See, also, Paul v. Seattle, 40 Wash. 294, 82 Pac. 601, and State ex rel. Spring Water Co. v. Monroe, 40 Wash. 545, 82 Pac. 888. In each of those cases this court held contrary to the appellant’s contention here, and in the latter the Pullman case was cited and the above language was quoted with approval.

The appellant seeks to point a distinction in the fact that the leasing of the land here involved was not a part of any elaborate plan to establish a water system for the town; but a reading of the record convinces us that the springs were being acquired to be used at some time as a new source of water supply, and we find no authority in the statute for the adoption of a new source of supply except by the assent of the voters. We find no warrant for holding that the council may, by mere resolution, do piecemeal what it may *294not so do as an entirety. If it could adopt and purchase or lease a source of supply without plan or submission, it could, with equal show of reason, carry out as separate acts in the same way each detail of a new water system, and the statute would be nugatory.
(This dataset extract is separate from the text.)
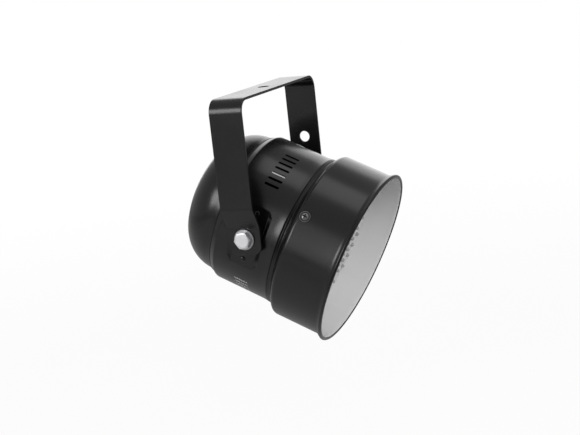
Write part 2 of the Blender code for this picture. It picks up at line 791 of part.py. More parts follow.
def dome_outline():
    """Return the dome's outside: skirt inside the body, lip at the seam, knuckle, crown."""
    skirt = shoulder_radius(BODY_REAR, SHEET) - SEAT_GAP
    front = BODY_REAR + DOME_SKIRT
    lip_front = BODY_REAR - SEAT_GAP
    lip_rear = lip_front - DOME_LIP_WIDTH
    lip = DOME_RADIUS + DOME_LIP_HEIGHT
    foot = DOME_RADIUS + DOME_LIP_HEIGHT / 3
    start = [(0.0, front), (skirt, front), (skirt, lip_front), (lip, lip_front),
             (lip, lip_rear), (foot, lip_rear - DOME_LIP_WIDTH / 2)]
    return start + dome_curve(0.0)


def dome_cavity_outline():
    """Return the dome's inside, run past its open front."""
    inner = DOME_RADIUS - SHEET
    front = BODY_REAR + DOME_SKIRT + CUT_OVERRUN
    return [(0.0, front), (inner, front)] + dome_curve(SHEET)


def crown_press(name, inset, parent):
    """Make the cutter that presses the flat control recess into the crown."""
    depth = CROWN_RADIUS - CROWN_CENTRE + CUT_OVERRUN
    floor = CROWN_FLOOR + inset
    size = (CROWN_RECESS_WIDTH + 2 * inset, CROWN_RECESS_HEIGHT + 2 * inset, depth + floor)
    return add_cutter(name, box_mesh(name, size, (0.0, 0.0, (floor - depth) / 2)), parent)


def xlr_places():
    return {"xlr_in": (-XLR_X, XLR_Y), "xlr_out": (XLR_X, XLR_Y)}


def crown_holes(parent):
    """Make the cutter of the holes for the two sockets and the switch block."""
    low = CROWN_FLOOR - CUT_OVERRUN
    high = CROWN_INNER_FLOOR + CUT_OVERRUN
    round_hole = cylinder_mesh("socket_hole", XLR_BARREL_RADIUS + SEAT_GAP, low, high)
    items = []
    for x, y in xlr_places().values():
        items.append((round_hole, Matrix.Translation((x, y, 0.0))))
    size = (DIP_WIDTH + 2 * SEAT_GAP, DIP_HEIGHT + 2 * SEAT_GAP, high - low)
    window = box_mesh("switch_window", size, (0.0, DIP_Y, (low + high) / 2))
    items.append((window, Matrix.Identity(4)))
    return add_cutter("crown_holes", gathered_mesh("crown_holes", items), parent)


def latch_notch(parent):
    """Make the cutter of the notch that clears the latch, at the edge of its socket's hole."""
    low = CROWN_FLOOR - CUT_OVERRUN
    high = CROWN_INNER_FLOOR + CUT_OVERRUN
    height = LATCH_OFFSET + LATCH_HEIGHT / 2 + RUNNING_GAP
    x, y = xlr_places()["xlr_out"]
    notch = box_mesh("latch_notch", (LATCH_WIDTH + 2 * RUNNING_GAP, height, high - low),
                     (x, y + height / 2, (low + high) / 2))
    return add_cutter("latch_notch", notch, parent)


def gland_placing():
    """Return the matrix that puts a gland piece on the dome, Z pointing out of it."""
    radius = GLAND_RADIUS_ON_DOME
    centre = DOME_RADIUS - KNUCKLE_RADIUS
    lean = math.acos((radius - centre) / KNUCKLE_RADIUS)
    depth = KNUCKLE_START - KNUCKLE_RADIUS * math.sin(lean)
    place = Matrix.Translation((0.0, radius, depth))
    turn = Matrix.Rotation(-math.pi / 2 - lean, 4, "X")
    return Matrix.Rotation(GLAND_ANGLE, 4, "Z") @ place @ turn


def gland_seat(name, inset, parent):
    """Make the cutter that presses the flat seat of the cable gland."""
    low = -GLAND_SEAT_DEPTH - inset
    disc = cylinder_mesh(name, GLAND_SEAT_RADIUS + inset, low, CUT_OVERRUN)
    return add_cutter(name, gathered_mesh(name, [(disc, gland_placing())]), parent)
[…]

Until the legislature has authorized such a course, the courts are not at liberty to say that such a course may be followed.

In view of our former decisions, we are constrained to hold that the lease here in question was void ab initio, and that the warrants issued in payment therefor are invalid, because both the making of the lease and the issuance of the warrants without the assent of the voters were ultra vires of the town council. Under the same decisions, the town is not estopped to assert that defense.

The judgment is affirmed.

Mount, C. J., Fullerton, Morris, and Crow, JJ., concur.